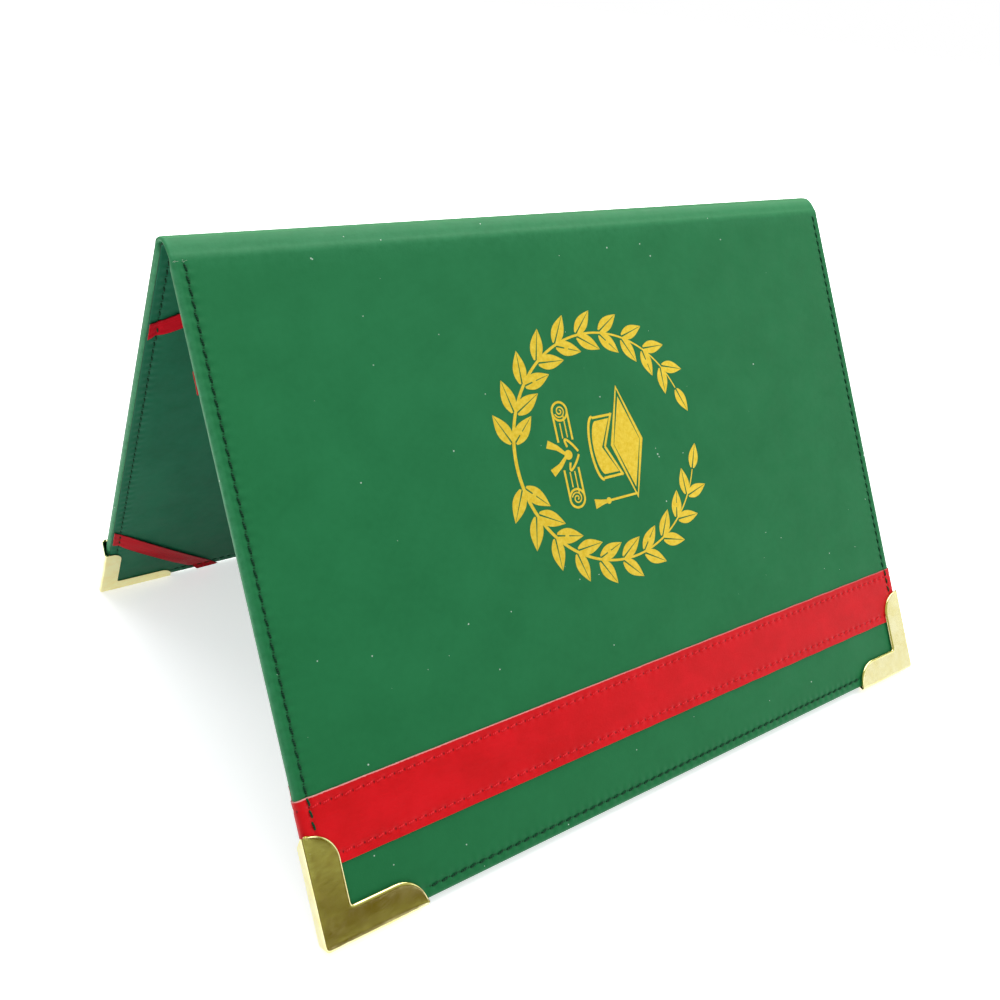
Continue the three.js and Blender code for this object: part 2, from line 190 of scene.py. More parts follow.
class Nodes:
    """A small builder for a node tree. Values may be numbers, colours or node outputs."""

    def __init__(self, tree):
        self.tree = tree
        tree.nodes.clear()

    def put(self, socket, value):
        if isinstance(value, bpy.types.NodeSocket):
            self.tree.links.new(value, socket)
        else:
            socket.default_value = value

    def node(self, kind, inputs=(), **settings):
        n = self.tree.nodes.new(kind)
        for key, value in settings.items():
            setattr(n, key, value)
        for key, value in dict(inputs).items():
            self.put(n.inputs[key], value)
        return n

    def math(self, operation, *values):
        return self.node("ShaderNodeMath", enumerate(values), operation=operation).outputs[0]

    def times(self, a, b):
        return self.math("MULTIPLY", a, b)

    def plus(self, a, b):
        return self.math("ADD", a, b)

    def larger(self, a, b):
        return self.math("MAXIMUM", a, b)

    def size(self, value):
        return self.math("ABSOLUTE", value)

    def uv(self):
        return self.node("ShaderNodeUVMap", uv_map="flat").outputs[0]

    def place(self):
        return self.node("ShaderNodeTexCoord").outputs["Object"]

    def split(self, vector):
        return self.node("ShaderNodeSeparateXYZ", {0: vector}).outputs[:2]

    def stretched(self, vector, *scale):
        return self.node("ShaderNodeMapping", {0: vector, 3: scale}).outputs[0]

    def noise(self, vector, scale, detail=2.0, roughness=0.5):
        return self.node("ShaderNodeTexNoise", {
            "Vector": vector, "Scale": scale, "Detail": detail, "Roughness": roughness}).outputs[0]

    def pebbles(self, vector, scale):
        """The rounded grain of leatherette, on the flat sheet."""
        return self.node("ShaderNodeTexVoronoi", {"Vector": vector, "Scale": scale},
                         feature="SMOOTH_F1", voronoi_dimensions="2D").outputs[0]

    def dots(self, vector, scale, share, smallest, largest):
        """1 in round dots of different sizes, which lie in a share of the cells."""
        cells = self.node("ShaderNodeTexVoronoi", {"Vector": vector, "Scale": scale}).outputs
        chance = self.node("ShaderNodeSeparateColor", {0: cells[1]}).outputs
        size = self.spread(chance[1], 0.0, 1.0, smallest, largest)
        return self.times(self.math("LESS_THAN", cells[0], size),
                          self.math("LESS_THAN", chance[0], share))

    def spread(self, value, low, high, start=0.0, end=1.0):
        """The value's way from low to high, as start to end."""
        return self.node("ShaderNodeMapRange", {
            0: value, 1: low, 2: high, 3: start, 4: end}).outputs[0]

    def bell(self, value, centre, width):
        """1 where value is centre, falling to 0 about two widths away."""
        d = self.math("DIVIDE", self.math("SUBTRACT", value, centre), width)
        return self.math("EXPONENT", self.times(self.times(d, d), -1.0))

    def mix(self, factor, a, b):
        return self.node("ShaderNodeMix", {0: factor, 6: a, 7: b}, data_type="RGBA").outputs[2]

    def bump(self, height, distance, strength=1.0, under=None):
        inputs = {"Height": height, "Distance": distance * MM, "Strength": strength}
        if under is not None:
            inputs["Normal"] = under
        return self.node("ShaderNodeBump", inputs).outputs[0]


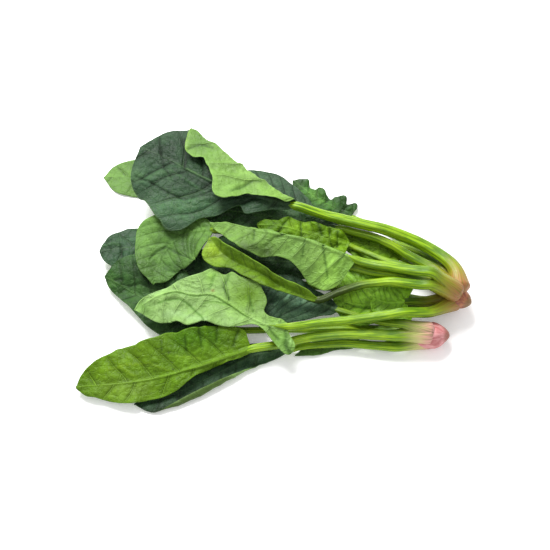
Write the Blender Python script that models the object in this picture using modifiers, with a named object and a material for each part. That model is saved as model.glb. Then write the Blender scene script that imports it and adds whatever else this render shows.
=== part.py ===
"""A bunch of spinach lying on a flat surface: two young plants, cut just under their crowns.

Each plant is a crown with its ring of leaves. Each leaf is a fleshy stalk that carries a thin blade.
The leaves are laid from the bottom of the heap to the top. Each one is settled on what already lies
there, as a limp sheet would be, so that it follows the leaves beneath it and crosses none of them.
"""

import math
from dataclasses import dataclass

import bmesh
import bpy
import numpy as np

MM = 0.001

# Blades: their thickness, and the raised rib along the middle, which tapers to the tip.
BLADE_THICK = 0.8 * MM
RIB_THICK = 2.8 * MM
RIB_TAPER = 0.8
RIB_REACH = 0.07
RUFFLE_REACH = 1.6
RUFFLE_SHIFT = 0.31
LOBE_SWEEP_FADE = 5

# Gaps: between a stalk and what it grows from, between leaves, and under the lowest leaf.
BUTT_GAP = 0.5 * MM
LEAF_GAP = 0.45 * MM
FLOOR_GAP = 0.15 * MM

# Stalks: the spacing of their bends, and the straight stretch at each end.
STALK_STEP = 11.0 * MM
STALK_END = 3.0 * MM
STALK_SIDES = 8
FEWEST_BENDS = 4
FOOT_BENDS = 5
CLEAR_OF_STALK = 3.5 * MM
BLADE_HOLDS_STALK = 22.0 * MM

# Crowns: how far the stalks' feet are grown together, and how much they swell towards the middle.
CROWN_REACH = 26.0 * MM
CROWN_CLEAR = 22.5 * MM
FOOT_SWELL = 0.45
FOOT_LENGTH = 13.0 * MM
NECK_STRETCH = 1.7
ROOT_PINCH = 0.35
KNOB_SIDES = 14
KNOB_RINGS = 9

# The heap's map of heights, and how limply a leaf hangs between the things that hold it up.
HEAP_CENTRE = (1.3 * MM, 6.0 * MM)
HEAP_HALF = (180.0 * MM, 135.0 * MM)
CELL = 1.5 * MM
EMPTY = -1.0
DROOP = 0.010 * MM
DRAPE_PASSES = 260
DRAPE_START_CELLS = 9
DRAPE_ROUND_CELLS = 3
BEND_PASSES = 1500
SETTLE_ROUNDS = 5
SETTLED = 0.03 * MM

# How finely the leaves are worked out, and how far out on a stalk's girth its rests are sought.
ROW_EASE = 0.06
ARC_STEPS = 60
SAMPLES = 11
GIRTH_SAMPLES = 9
GIRTH_SHARE = 0.95
WELD = 0.01 * MM
KNOT_STEPS = 80
LOOK_AHEAD = 2.0 * MM
STEEPEST = 0.4


@dataclass
class Plant:
    """A crown: its middle, its knob's radius and length, and the way that its cut root points."""

    middle: tuple
    knob_radius: float
    knob_length: float
    root_turn: float
    colour: str


@dataclass
class Leaf:
    """One leaf. Plan points are millimetres from the middle of the heap, from the crown outwards.

    Its margins are given as (share of the blade's length, half width) on each side of the rib. Slopes
    are degrees on the left and the right side, as seen from the base of the blade towards its tip. A
    fold is its side, its line as (share of the length, distance from the rib), its turn and its radius.
    """

    name: str
    plant: str
    colour: str
    stalk: list
    blade: list
    left: list
    right: list
    swept: float = 0.0
    slope_base: tuple = (8.0, 8.0)
    slope_tip: tuple = (4.0, 4.0)
    fold: tuple = None
    wave: tuple = (1.5, 2.5, 0.0)
    loft: tuple = (0.0, 0.0)
    thick: tuple = (3.4, 1.9)
    exit: float = 12.0
    cells: int = 4
    rows: int = 12


PLANTS = {
    "upper": Plant((130.0, -21.0, 14.0), 8.6, 9.5, -28.0, "crown_russet"),
    "lower": Plant((111.0, -48.0, 8.8), 9.6, 11.0, 2.0, "crown_rose"),
}

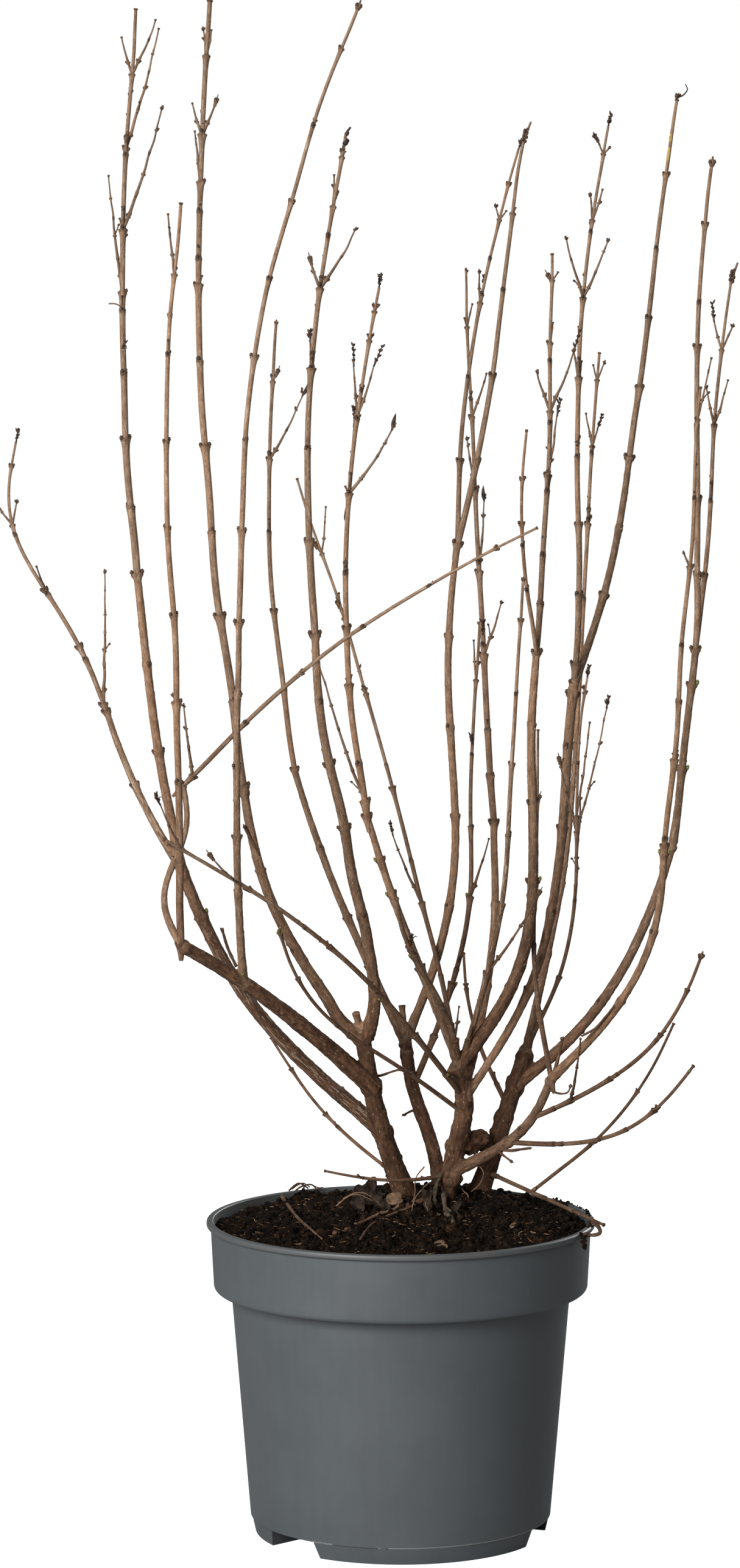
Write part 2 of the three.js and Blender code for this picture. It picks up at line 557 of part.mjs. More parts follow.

··········

# Task goal
Print the listing above in full, exactly as it is.

# Exercise result
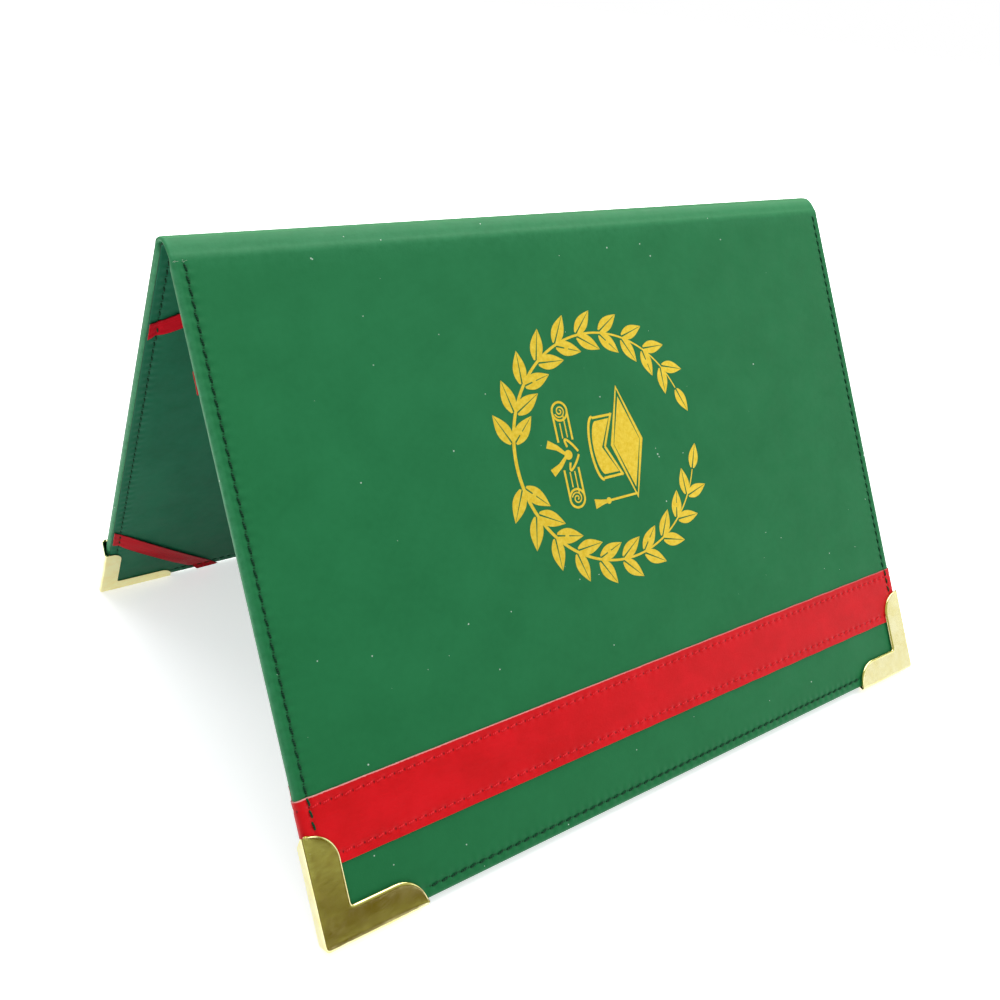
Continue the three.js and Blender code for this object: part 2, from line 190 of scene.py. More parts follow.
class Nodes:
    """A small builder for a node tree. Values may be numbers, colours or node outputs."""

    def __init__(self, tree):
        self.tree = tree
        tree.nodes.clear()

    def put(self, socket, value):
        if isinstance(value, bpy.types.NodeSocket):
            self.tree.links.new(value, socket)
        else:
            socket.default_value = value

    def node(self, kind, inputs=(), **settings):
        n = self.tree.nodes.new(kind)
        for key, value in settings.items():
            setattr(n, key, value)
        for key, value in dict(inputs).items():
            self.put(n.inputs[key], value)
        return n

    def math(self, operation, *values):
        return self.node("ShaderNodeMath", enumerate(values), operation=operation).outputs[0]

    def times(self, a, b):
        return self.math("MULTIPLY", a, b)

    def plus(self, a, b):
        return self.math("ADD", a, b)

    def larger(self, a, b):
        return self.math("MAXIMUM", a, b)

    def size(self, value):
        return self.math("ABSOLUTE", value)

    def uv(self):
        return self.node("ShaderNodeUVMap", uv_map="flat").outputs[0]

    def place(self):
        return self.node("ShaderNodeTexCoord").outputs["Object"]

    def split(self, vector):
        return self.node("ShaderNodeSeparateXYZ", {0: vector}).outputs[:2]

    def stretched(self, vector, *scale):
        return self.node("ShaderNodeMapping", {0: vector, 3: scale}).outputs[0]

    def noise(self, vector, scale, detail=2.0, roughness=0.5):
        return self.node("ShaderNodeTexNoise", {
            "Vector": vector, "Scale": scale, "Detail": detail, "Roughness": roughness}).outputs[0]

    def pebbles(self, vector, scale):
        """The rounded grain of leatherette, on the flat sheet."""
        return self.node("ShaderNodeTexVoronoi", {"Vector": vector, "Scale": scale},
                         feature="SMOOTH_F1", voronoi_dimensions="2D").outputs[0]

    def dots(self, vector, scale, share, smallest, largest):
        """1 in round dots of different sizes, which lie in a share of the cells."""
        cells = self.node("ShaderNodeTexVoronoi", {"Vector": vector, "Scale": scale}).outputs
        chance = self.node("ShaderNodeSeparateColor", {0: cells[1]}).outputs
        size = self.spread(chance[1], 0.0, 1.0, smallest, largest)
        return self.times(self.math("LESS_THAN", cells[0], size),
                          self.math("LESS_THAN", chance[0], share))

    def spread(self, value, low, high, start=0.0, end=1.0):
        """The value's way from low to high, as start to end."""
        return self.node("ShaderNodeMapRange", {
            0: value, 1: low, 2: high, 3: start, 4: end}).outputs[0]

    def bell(self, value, centre, width):
        """1 where value is centre, falling to 0 about two widths away."""
        d = self.math("DIVIDE", self.math("SUBTRACT", value, centre), width)
        return self.math("EXPONENT", self.times(self.times(d, d), -1.0))

    def mix(self, factor, a, b):
        return self.node("ShaderNodeMix", {0: factor, 6: a, 7: b}, data_type="RGBA").outputs[2]

    def bump(self, height, distance, strength=1.0, under=None):
        inputs = {"Height": height, "Distance": distance * MM, "Strength": strength}
        if under is not None:
            inputs["Normal"] = under
        return self.node("ShaderNodeBump", inputs).outputs[0]


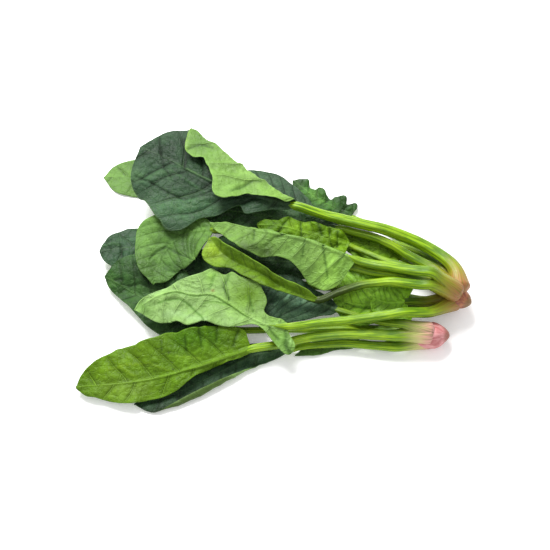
Write the Blender Python script that models the object in this picture using modifiers, with a named object and a material for each part. That model is saved as model.glb. Then write the Blender scene script that imports it and adds whatever else this render shows.
=== part.py ===
"""A bunch of spinach lying on a flat surface: two young plants, cut just under their crowns.

Each plant is a crown with its ring of leaves. Each leaf is a fleshy stalk that carries a thin blade.
The leaves are laid from the bottom of the heap to the top. Each one is settled on what already lies
there, as a limp sheet would be, so that it follows the leaves beneath it and crosses none of them.
"""

import math
from dataclasses import dataclass

import bmesh
import bpy
import numpy as np

MM = 0.001

# Blades: their thickness, and the raised rib along the middle, which tapers to the tip.
BLADE_THICK = 0.8 * MM
RIB_THICK = 2.8 * MM
RIB_TAPER = 0.8
RIB_REACH = 0.07
RUFFLE_REACH = 1.6
RUFFLE_SHIFT = 0.31
LOBE_SWEEP_FADE = 5

# Gaps: between a stalk and what it grows from, between leaves, and under the lowest leaf.
BUTT_GAP = 0.5 * MM
LEAF_GAP = 0.45 * MM
FLOOR_GAP = 0.15 * MM

# Stalks: the spacing of their bends, and the straight stretch at each end.
STALK_STEP = 11.0 * MM
STALK_END = 3.0 * MM
STALK_SIDES = 8
FEWEST_BENDS = 4
FOOT_BENDS = 5
CLEAR_OF_STALK = 3.5 * MM
BLADE_HOLDS_STALK = 22.0 * MM

# Crowns: how far the stalks' feet are grown together, and how much they swell towards the middle.
CROWN_REACH = 26.0 * MM
CROWN_CLEAR = 22.5 * MM
FOOT_SWELL = 0.45
FOOT_LENGTH = 13.0 * MM
NECK_STRETCH = 1.7
ROOT_PINCH = 0.35
KNOB_SIDES = 14
KNOB_RINGS = 9

# The heap's map of heights, and how limply a leaf hangs between the things that hold it up.
HEAP_CENTRE = (1.3 * MM, 6.0 * MM)
HEAP_HALF = (180.0 * MM, 135.0 * MM)
CELL = 1.5 * MM
EMPTY = -1.0
DROOP = 0.010 * MM
DRAPE_PASSES = 260
DRAPE_START_CELLS = 9
DRAPE_ROUND_CELLS = 3
BEND_PASSES = 1500
SETTLE_ROUNDS = 5
SETTLED = 0.03 * MM

# How finely the leaves are worked out, and how far out on a stalk's girth its rests are sought.
ROW_EASE = 0.06
ARC_STEPS = 60
SAMPLES = 11
GIRTH_SAMPLES = 9
GIRTH_SHARE = 0.95
WELD = 0.01 * MM
KNOT_STEPS = 80
LOOK_AHEAD = 2.0 * MM
STEEPEST = 0.4


@dataclass
class Plant:
    """A crown: its middle, its knob's radius and length, and the way that its cut root points."""

    middle: tuple
    knob_radius: float
    knob_length: float
    root_turn: float
    colour: str


@dataclass
class Leaf:
    """One leaf. Plan points are millimetres from the middle of the heap, from the crown outwards.

    Its margins are given as (share of the blade's length, half width) on each side of the rib. Slopes
    are degrees on the left and the right side, as seen from the base of the blade towards its tip. A
    fold is its side, its line as (share of the length, distance from the rib), its turn and its radius.
    """

    name: str
    plant: str
    colour: str
    stalk: list
    blade: list
    left: list
    right: list
    swept: float = 0.0
    slope_base: tuple = (8.0, 8.0)
    slope_tip: tuple = (4.0, 4.0)
    fold: tuple = None
    wave: tuple = (1.5, 2.5, 0.0)
    loft: tuple = (0.0, 0.0)
    thick: tuple = (3.4, 1.9)
    exit: float = 12.0
    cells: int = 4
    rows: int = 12


PLANTS = {
    "upper": Plant((130.0, -21.0, 14.0), 8.6, 9.5, -28.0, "crown_russet"),
    "lower": Plant((111.0, -48.0, 8.8), 9.6, 11.0, 2.0, "crown_rose"),
}

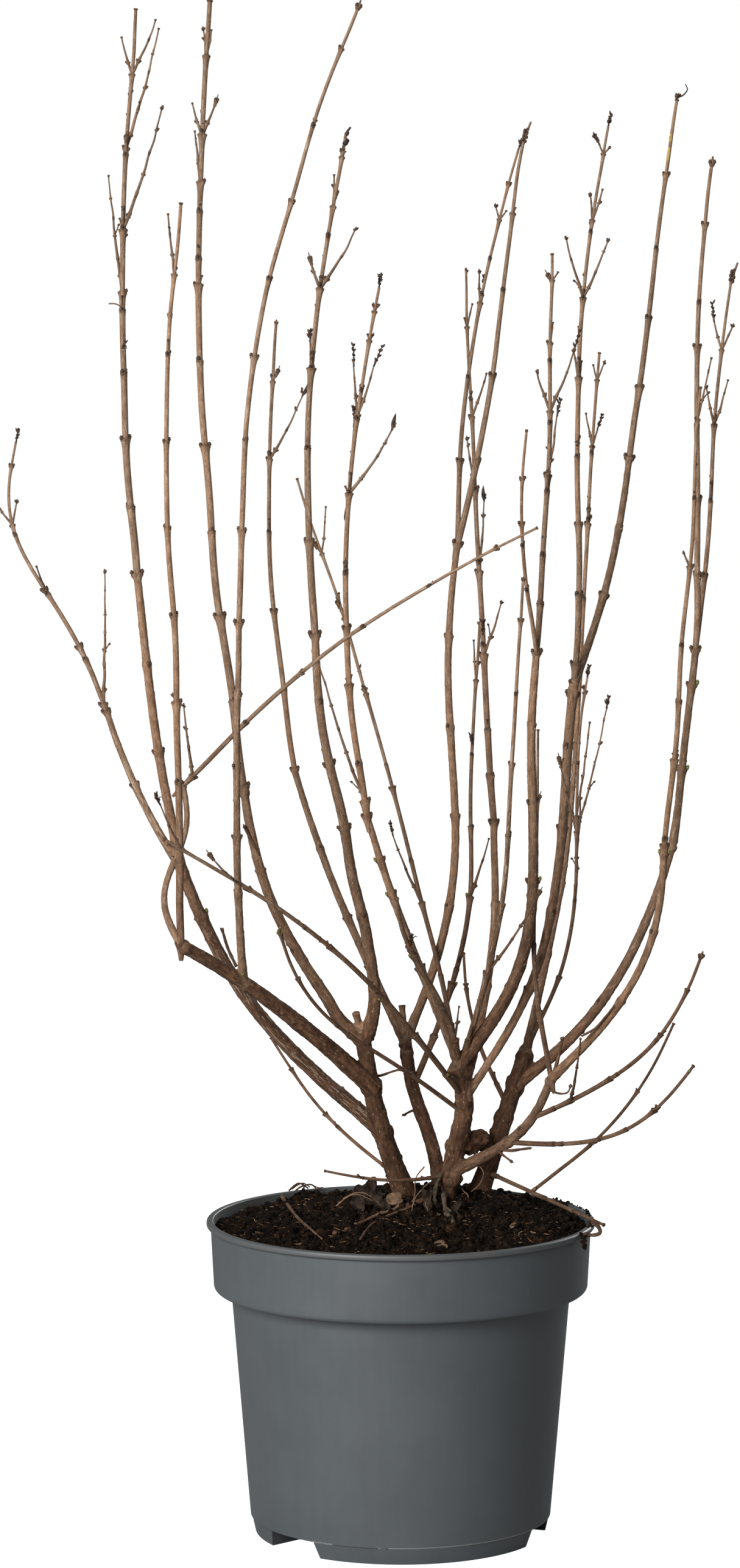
Write part 2 of the three.js and Blender code for this picture. It picks up at line 557 of part.mjs. More parts follow.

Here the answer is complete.